→ **EXERCISE DETAILS**:
Reproduce, word for word, only the lines from the one containing "Recreate this object" through the one containing "weld_end_margin = 0.6", both included.

→ **DATA**:
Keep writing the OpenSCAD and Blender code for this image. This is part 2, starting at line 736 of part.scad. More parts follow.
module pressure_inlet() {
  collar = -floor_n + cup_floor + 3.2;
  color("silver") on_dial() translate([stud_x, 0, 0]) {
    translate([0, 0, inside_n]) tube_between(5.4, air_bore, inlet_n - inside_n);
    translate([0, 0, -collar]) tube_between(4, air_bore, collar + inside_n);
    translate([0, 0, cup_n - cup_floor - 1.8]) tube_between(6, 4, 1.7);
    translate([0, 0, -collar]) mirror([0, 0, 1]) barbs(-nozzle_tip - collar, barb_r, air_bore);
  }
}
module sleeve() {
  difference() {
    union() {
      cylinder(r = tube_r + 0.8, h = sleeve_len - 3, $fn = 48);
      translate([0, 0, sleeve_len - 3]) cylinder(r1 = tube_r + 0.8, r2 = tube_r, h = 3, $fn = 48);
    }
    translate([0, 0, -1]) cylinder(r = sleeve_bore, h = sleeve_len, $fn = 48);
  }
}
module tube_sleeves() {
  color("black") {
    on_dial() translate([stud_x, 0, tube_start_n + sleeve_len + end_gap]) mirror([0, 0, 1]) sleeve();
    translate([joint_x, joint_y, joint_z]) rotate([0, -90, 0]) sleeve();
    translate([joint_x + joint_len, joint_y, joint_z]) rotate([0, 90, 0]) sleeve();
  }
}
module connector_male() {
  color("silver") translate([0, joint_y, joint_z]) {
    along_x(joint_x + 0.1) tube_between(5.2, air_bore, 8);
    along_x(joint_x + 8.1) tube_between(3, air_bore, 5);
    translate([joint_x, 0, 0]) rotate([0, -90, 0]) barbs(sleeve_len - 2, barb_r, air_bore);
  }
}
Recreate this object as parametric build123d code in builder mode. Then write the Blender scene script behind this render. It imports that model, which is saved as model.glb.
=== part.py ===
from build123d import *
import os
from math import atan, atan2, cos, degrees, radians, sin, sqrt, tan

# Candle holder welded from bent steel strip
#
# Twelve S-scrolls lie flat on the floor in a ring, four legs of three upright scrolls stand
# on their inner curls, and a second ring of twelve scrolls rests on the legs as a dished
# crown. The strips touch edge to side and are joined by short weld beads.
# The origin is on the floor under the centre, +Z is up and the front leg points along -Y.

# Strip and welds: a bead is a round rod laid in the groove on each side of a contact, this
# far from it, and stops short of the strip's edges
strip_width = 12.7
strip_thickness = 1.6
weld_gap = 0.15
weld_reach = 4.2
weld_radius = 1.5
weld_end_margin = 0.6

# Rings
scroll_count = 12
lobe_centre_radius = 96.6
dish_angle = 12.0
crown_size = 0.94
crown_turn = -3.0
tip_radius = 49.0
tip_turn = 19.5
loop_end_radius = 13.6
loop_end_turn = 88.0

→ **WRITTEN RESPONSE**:
Recreate this object as parametric build123d code in builder mode. Then write the Blender scene script behind this render. It imports that model, which is saved as model.glb.
=== part.py ===
from build123d import *
import os
from math import atan, atan2, cos, degrees, radians, sin, sqrt, tan

# Candle holder welded from bent steel strip
#
# Twelve S-scrolls lie flat on the floor in a ring, four legs of three upright scrolls stand
# on their inner curls, and a second ring of twelve scrolls rests on the legs as a dished
# crown. The strips touch edge to side and are joined by short weld beads.
# The origin is on the floor under the centre, +Z is up and the front leg points along -Y.

# Strip and welds: a bead is a round rod laid in the groove on each side of a contact, this
# far from it, and stops short of the strip's edges
strip_width = 12.7
strip_thickness = 1.6
weld_gap = 0.15
weld_reach = 4.2
weld_radius = 1.5
weld_end_margin = 0.6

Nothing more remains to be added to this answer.